[Records with modeling code]
━━━━

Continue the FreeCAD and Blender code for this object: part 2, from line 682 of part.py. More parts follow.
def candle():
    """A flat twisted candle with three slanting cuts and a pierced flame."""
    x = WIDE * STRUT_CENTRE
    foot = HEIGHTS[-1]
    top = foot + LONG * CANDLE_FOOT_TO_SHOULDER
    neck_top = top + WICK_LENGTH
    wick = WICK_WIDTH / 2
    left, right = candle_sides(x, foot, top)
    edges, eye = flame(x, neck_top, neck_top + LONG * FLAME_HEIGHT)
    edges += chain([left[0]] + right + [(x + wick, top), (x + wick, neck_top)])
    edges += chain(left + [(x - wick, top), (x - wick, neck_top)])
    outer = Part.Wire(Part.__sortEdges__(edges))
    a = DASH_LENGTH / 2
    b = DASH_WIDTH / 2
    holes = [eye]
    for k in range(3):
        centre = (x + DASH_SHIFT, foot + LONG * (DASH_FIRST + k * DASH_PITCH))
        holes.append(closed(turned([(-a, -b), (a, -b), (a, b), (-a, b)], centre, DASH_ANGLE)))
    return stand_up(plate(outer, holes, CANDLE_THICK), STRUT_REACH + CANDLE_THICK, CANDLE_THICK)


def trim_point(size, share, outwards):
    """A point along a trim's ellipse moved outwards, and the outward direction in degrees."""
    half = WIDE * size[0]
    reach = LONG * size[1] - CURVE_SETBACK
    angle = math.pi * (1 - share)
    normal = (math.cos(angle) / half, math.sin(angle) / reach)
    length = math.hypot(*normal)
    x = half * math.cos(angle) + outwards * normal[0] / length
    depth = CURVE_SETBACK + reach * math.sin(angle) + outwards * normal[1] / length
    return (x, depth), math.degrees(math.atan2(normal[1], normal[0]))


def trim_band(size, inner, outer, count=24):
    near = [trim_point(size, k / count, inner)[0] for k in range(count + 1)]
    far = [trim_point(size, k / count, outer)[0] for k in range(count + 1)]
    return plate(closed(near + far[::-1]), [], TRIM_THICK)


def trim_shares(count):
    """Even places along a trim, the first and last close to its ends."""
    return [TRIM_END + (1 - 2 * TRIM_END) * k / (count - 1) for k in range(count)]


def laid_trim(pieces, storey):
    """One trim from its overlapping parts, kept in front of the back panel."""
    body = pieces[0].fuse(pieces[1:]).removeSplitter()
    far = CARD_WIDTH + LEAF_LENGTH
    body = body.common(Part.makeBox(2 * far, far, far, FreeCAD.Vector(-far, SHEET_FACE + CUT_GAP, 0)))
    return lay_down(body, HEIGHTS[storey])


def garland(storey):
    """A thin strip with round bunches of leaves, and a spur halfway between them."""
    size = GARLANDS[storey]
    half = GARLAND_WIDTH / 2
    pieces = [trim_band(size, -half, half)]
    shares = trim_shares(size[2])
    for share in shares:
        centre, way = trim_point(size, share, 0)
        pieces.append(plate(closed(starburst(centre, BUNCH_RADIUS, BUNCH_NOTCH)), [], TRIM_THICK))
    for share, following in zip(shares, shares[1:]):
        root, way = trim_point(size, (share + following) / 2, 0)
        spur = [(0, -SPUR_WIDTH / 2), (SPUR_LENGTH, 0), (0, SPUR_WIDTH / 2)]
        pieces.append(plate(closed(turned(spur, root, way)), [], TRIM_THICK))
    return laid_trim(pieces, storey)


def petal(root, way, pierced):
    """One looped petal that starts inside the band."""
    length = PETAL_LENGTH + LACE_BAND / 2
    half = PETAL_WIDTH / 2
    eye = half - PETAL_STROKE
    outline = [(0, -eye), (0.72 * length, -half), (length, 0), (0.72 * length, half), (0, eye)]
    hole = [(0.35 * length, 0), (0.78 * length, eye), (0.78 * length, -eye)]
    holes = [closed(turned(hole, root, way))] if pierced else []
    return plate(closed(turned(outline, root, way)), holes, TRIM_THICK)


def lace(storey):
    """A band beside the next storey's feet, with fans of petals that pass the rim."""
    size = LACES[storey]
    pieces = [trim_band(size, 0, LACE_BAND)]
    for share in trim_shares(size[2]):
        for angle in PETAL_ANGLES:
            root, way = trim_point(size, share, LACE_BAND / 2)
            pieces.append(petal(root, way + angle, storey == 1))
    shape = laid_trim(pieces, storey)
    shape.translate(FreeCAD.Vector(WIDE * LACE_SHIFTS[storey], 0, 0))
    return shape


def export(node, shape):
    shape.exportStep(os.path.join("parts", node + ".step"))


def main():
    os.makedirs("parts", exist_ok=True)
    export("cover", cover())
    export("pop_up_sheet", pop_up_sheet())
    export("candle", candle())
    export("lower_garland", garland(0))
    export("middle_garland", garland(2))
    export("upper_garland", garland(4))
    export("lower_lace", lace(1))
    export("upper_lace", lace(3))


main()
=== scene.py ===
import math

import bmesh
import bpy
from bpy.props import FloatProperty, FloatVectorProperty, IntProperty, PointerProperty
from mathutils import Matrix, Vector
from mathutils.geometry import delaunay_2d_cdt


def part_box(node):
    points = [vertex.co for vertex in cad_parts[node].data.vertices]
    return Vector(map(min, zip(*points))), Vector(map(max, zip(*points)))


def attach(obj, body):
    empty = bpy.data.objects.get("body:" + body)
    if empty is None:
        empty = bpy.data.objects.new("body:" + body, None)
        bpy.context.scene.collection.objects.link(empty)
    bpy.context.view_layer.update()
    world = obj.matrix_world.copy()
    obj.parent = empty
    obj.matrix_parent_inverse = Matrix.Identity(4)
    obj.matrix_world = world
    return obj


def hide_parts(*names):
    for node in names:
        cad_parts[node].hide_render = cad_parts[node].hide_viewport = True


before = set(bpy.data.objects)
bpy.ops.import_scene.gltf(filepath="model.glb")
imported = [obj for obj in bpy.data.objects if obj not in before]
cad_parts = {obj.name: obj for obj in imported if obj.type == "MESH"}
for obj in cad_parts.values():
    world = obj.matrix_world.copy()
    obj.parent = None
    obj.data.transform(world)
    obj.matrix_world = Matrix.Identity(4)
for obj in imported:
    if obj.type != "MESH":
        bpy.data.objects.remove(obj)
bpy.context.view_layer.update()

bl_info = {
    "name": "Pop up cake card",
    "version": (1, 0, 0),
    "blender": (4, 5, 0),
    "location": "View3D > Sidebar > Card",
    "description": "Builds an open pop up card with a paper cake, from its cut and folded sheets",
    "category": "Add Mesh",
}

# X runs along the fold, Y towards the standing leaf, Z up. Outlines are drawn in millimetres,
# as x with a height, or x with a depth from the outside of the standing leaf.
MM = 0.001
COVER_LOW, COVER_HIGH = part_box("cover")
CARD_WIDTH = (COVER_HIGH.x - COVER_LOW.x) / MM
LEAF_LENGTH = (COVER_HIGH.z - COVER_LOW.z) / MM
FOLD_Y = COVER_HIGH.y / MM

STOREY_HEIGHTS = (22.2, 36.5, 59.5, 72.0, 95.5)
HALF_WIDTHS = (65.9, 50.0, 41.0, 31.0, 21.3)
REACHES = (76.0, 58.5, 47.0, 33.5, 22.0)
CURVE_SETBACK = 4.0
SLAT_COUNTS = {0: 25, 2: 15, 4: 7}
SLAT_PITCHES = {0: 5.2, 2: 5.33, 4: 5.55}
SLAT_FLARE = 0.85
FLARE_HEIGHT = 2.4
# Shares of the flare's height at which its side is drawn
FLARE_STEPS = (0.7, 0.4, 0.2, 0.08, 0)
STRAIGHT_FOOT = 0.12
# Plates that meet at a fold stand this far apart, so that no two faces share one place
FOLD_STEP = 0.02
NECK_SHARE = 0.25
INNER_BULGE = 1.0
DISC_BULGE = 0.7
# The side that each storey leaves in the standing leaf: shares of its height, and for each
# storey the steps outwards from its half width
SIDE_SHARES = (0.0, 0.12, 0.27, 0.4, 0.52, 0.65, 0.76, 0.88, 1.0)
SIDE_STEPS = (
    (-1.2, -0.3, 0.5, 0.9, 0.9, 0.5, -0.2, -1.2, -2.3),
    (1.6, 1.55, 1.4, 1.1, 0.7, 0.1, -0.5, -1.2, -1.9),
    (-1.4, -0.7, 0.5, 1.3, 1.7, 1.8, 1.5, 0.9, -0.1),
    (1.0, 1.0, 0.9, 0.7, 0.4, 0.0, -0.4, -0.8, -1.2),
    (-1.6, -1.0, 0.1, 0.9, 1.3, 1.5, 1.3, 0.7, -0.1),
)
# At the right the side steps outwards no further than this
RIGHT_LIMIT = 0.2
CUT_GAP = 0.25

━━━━

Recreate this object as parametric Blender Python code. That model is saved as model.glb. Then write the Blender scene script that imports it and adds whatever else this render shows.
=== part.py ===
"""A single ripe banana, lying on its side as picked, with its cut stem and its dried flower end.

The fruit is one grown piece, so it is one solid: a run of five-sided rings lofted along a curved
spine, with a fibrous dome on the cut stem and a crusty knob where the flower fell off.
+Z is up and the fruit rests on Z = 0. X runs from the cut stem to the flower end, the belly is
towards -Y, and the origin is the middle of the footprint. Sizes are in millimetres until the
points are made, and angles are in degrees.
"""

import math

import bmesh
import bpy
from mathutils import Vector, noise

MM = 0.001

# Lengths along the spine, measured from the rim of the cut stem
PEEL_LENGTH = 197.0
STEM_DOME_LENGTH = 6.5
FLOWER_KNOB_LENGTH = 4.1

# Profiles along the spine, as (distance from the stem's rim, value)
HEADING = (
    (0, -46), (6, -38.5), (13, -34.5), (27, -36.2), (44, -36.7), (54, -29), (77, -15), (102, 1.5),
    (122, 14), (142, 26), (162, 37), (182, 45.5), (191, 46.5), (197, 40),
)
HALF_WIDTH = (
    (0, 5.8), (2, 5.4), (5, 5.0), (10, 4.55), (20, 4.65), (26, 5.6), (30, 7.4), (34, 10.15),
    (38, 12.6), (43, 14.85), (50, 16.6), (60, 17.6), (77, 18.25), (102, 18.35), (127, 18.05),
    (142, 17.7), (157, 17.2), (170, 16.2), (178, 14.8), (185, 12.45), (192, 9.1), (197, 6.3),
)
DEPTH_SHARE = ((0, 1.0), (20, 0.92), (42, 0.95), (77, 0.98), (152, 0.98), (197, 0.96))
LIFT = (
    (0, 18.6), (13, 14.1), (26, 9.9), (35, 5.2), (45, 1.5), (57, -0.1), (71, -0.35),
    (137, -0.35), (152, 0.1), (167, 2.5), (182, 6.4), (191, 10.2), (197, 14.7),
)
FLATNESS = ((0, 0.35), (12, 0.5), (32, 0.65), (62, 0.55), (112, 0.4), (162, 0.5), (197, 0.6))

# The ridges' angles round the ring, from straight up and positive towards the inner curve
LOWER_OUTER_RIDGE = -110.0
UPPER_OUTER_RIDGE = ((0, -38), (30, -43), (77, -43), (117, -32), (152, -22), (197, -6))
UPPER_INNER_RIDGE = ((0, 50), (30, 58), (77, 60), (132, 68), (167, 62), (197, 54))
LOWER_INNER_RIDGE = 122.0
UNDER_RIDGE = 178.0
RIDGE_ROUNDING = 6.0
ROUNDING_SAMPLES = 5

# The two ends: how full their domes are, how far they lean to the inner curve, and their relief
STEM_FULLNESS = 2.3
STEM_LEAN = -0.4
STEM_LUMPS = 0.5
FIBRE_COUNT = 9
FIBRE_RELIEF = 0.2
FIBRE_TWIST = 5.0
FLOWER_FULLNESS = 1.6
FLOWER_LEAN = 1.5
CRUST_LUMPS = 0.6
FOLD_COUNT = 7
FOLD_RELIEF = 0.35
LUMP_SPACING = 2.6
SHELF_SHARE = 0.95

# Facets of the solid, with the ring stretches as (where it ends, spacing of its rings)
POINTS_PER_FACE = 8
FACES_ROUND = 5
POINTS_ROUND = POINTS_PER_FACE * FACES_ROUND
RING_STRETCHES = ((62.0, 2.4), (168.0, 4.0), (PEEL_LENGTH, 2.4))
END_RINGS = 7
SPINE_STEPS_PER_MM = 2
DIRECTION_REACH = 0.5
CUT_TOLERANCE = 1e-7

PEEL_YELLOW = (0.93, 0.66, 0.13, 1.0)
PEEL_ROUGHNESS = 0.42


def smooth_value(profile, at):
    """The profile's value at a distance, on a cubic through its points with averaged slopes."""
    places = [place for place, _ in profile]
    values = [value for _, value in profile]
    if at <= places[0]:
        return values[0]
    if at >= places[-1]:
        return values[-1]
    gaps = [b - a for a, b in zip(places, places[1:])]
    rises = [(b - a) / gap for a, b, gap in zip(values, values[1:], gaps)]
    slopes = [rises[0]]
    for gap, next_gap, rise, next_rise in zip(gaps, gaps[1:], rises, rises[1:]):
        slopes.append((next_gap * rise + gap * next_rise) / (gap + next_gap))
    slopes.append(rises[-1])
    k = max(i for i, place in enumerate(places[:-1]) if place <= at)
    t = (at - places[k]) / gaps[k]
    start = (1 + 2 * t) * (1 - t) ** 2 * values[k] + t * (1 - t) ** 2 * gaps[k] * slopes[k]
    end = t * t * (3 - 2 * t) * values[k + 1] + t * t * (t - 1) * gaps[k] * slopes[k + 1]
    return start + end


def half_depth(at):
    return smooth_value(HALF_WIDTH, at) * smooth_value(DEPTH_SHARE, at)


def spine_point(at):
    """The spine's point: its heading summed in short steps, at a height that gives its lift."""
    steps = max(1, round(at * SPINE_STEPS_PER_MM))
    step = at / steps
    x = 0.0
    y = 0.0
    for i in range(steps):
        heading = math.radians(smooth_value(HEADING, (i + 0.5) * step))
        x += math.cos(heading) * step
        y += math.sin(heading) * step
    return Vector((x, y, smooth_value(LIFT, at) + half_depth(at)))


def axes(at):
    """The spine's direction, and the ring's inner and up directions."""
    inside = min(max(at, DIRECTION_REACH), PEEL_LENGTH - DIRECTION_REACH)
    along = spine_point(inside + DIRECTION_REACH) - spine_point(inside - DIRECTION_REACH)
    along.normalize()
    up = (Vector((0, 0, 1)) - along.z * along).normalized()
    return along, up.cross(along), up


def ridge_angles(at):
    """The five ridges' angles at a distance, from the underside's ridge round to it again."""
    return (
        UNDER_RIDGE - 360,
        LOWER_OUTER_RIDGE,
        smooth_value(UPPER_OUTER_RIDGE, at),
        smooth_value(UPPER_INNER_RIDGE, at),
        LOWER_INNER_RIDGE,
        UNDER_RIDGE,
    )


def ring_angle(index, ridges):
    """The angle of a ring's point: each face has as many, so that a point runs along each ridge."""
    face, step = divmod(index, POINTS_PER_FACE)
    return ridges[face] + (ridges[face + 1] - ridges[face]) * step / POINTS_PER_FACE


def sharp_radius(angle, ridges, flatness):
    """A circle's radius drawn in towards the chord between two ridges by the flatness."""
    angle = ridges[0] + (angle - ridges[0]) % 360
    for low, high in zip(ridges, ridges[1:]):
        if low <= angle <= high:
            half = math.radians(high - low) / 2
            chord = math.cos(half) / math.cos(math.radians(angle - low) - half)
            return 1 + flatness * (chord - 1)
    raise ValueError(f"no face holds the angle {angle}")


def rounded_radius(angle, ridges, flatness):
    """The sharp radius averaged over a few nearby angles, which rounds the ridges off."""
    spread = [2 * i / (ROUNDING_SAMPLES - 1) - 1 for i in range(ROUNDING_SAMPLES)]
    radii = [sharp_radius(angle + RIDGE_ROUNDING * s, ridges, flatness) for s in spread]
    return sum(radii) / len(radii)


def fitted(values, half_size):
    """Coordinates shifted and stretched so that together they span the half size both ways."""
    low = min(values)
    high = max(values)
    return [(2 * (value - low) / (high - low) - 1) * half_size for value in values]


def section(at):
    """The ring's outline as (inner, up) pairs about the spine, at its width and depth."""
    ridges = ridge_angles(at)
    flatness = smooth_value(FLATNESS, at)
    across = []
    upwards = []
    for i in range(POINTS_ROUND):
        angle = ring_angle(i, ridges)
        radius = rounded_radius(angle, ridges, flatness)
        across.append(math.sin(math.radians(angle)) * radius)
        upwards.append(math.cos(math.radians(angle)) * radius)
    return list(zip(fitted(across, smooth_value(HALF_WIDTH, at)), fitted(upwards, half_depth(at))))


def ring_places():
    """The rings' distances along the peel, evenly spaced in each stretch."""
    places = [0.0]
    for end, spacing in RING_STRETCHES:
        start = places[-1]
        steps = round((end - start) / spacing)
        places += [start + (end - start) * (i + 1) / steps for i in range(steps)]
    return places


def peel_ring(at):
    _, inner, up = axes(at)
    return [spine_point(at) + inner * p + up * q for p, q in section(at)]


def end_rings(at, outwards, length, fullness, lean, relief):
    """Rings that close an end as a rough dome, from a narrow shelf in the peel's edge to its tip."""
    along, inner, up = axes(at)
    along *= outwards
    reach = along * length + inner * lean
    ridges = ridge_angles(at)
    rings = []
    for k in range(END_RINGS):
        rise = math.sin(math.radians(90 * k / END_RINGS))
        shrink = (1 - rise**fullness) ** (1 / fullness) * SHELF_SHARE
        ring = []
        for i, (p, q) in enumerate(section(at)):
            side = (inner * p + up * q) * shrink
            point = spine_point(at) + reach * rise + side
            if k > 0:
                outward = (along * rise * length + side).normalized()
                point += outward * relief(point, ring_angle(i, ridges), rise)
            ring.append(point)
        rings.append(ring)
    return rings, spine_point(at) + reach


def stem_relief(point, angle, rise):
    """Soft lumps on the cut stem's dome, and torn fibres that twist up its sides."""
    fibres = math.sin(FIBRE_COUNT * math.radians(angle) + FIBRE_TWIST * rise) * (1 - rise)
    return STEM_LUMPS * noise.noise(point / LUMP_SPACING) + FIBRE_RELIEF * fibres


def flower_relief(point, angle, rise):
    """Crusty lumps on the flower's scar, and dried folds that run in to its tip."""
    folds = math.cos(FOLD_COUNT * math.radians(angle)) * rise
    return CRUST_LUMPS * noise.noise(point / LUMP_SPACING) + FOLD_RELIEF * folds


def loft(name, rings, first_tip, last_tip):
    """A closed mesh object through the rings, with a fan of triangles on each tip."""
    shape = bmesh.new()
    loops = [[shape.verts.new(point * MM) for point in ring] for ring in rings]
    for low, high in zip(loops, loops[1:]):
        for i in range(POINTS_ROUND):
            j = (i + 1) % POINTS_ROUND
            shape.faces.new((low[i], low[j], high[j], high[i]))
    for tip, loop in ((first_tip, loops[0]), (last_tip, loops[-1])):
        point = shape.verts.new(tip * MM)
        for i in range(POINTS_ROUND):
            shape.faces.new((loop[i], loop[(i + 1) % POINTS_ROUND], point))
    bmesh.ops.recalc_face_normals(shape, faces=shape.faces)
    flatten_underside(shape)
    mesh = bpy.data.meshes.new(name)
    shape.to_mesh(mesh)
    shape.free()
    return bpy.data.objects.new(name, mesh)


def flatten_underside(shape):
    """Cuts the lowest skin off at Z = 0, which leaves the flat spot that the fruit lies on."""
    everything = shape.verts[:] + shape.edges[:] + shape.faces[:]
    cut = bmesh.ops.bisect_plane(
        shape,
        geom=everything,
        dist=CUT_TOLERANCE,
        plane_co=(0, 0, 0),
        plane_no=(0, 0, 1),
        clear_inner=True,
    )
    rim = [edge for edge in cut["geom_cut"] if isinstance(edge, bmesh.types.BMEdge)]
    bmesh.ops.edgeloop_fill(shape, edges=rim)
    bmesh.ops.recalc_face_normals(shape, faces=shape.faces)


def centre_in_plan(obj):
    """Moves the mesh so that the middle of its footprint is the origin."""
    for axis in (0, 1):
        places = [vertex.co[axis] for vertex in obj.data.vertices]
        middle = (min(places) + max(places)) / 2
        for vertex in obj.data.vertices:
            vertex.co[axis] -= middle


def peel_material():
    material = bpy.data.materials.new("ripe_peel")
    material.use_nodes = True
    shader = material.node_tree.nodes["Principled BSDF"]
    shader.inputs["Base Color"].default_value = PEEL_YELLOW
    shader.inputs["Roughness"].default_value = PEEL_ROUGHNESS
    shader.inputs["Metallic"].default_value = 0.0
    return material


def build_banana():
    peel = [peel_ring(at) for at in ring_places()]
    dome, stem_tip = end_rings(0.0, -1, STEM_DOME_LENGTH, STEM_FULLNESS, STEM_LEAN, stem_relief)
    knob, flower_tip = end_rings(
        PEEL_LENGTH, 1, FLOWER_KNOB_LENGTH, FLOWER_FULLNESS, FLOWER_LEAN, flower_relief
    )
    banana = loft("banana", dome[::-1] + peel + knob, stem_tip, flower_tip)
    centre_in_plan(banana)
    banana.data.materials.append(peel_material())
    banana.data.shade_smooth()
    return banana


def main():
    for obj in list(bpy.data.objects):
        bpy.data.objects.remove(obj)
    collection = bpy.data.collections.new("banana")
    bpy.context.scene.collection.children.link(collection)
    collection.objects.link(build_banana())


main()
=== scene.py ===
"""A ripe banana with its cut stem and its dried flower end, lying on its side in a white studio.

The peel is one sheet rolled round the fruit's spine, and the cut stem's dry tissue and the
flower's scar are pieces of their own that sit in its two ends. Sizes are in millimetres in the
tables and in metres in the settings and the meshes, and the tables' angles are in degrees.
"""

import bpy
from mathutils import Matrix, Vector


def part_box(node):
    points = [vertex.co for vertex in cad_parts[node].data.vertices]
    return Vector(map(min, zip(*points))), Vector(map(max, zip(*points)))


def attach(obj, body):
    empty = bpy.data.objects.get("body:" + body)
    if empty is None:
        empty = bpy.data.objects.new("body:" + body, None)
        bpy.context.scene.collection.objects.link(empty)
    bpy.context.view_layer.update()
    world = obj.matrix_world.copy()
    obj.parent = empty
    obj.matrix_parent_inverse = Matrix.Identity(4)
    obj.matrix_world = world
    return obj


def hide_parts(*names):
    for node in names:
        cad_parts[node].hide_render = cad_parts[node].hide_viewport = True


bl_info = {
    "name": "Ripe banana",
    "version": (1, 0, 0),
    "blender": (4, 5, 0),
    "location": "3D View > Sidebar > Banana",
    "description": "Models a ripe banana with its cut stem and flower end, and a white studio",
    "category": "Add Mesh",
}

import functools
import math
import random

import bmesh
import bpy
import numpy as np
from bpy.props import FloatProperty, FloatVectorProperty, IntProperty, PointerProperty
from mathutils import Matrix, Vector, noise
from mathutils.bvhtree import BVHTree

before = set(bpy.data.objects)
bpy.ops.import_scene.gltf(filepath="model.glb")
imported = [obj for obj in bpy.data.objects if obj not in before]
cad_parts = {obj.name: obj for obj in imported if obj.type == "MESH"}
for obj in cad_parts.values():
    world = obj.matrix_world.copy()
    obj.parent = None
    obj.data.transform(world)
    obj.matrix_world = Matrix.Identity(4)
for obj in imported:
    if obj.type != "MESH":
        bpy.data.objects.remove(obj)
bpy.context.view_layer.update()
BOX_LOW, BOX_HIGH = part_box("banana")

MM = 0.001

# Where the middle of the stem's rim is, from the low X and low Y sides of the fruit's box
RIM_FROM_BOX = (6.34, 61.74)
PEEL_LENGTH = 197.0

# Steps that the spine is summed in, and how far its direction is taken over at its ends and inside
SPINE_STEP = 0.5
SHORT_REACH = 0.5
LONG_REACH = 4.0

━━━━

▶ **Stated problem**:
In the listing above, find the line containing "Continue the FreeCAD" and the line containing "return stand_up(plate(outer, holes, CANDLE_THICK), STRUT_REACH". Output them and every line between, exactly, and nothing else.

▶ **Worked solution**:
Continue the FreeCAD and Blender code for this object: part 2, from line 682 of part.py. More parts follow.
def candle():
    """A flat twisted candle with three slanting cuts and a pierced flame."""
    x = WIDE * STRUT_CENTRE
    foot = HEIGHTS[-1]
    top = foot + LONG * CANDLE_FOOT_TO_SHOULDER
    neck_top = top + WICK_LENGTH
    wick = WICK_WIDTH / 2
    left, right = candle_sides(x, foot, top)
    edges, eye = flame(x, neck_top, neck_top + LONG * FLAME_HEIGHT)
    edges += chain([left[0]] + right + [(x + wick, top), (x + wick, neck_top)])
    edges += chain(left + [(x - wick, top), (x - wick, neck_top)])
    outer = Part.Wire(Part.__sortEdges__(edges))
    a = DASH_LENGTH / 2
    b = DASH_WIDTH / 2
    holes = [eye]
    for k in range(3):
        centre = (x + DASH_SHIFT, foot + LONG * (DASH_FIRST + k * DASH_PITCH))
        holes.append(closed(turned([(-a, -b), (a, -b), (a, b), (-a, b)], centre, DASH_ANGLE)))
    return stand_up(plate(outer, holes, CANDLE_THICK), STRUT_REACH + CANDLE_THICK, CANDLE_THICK)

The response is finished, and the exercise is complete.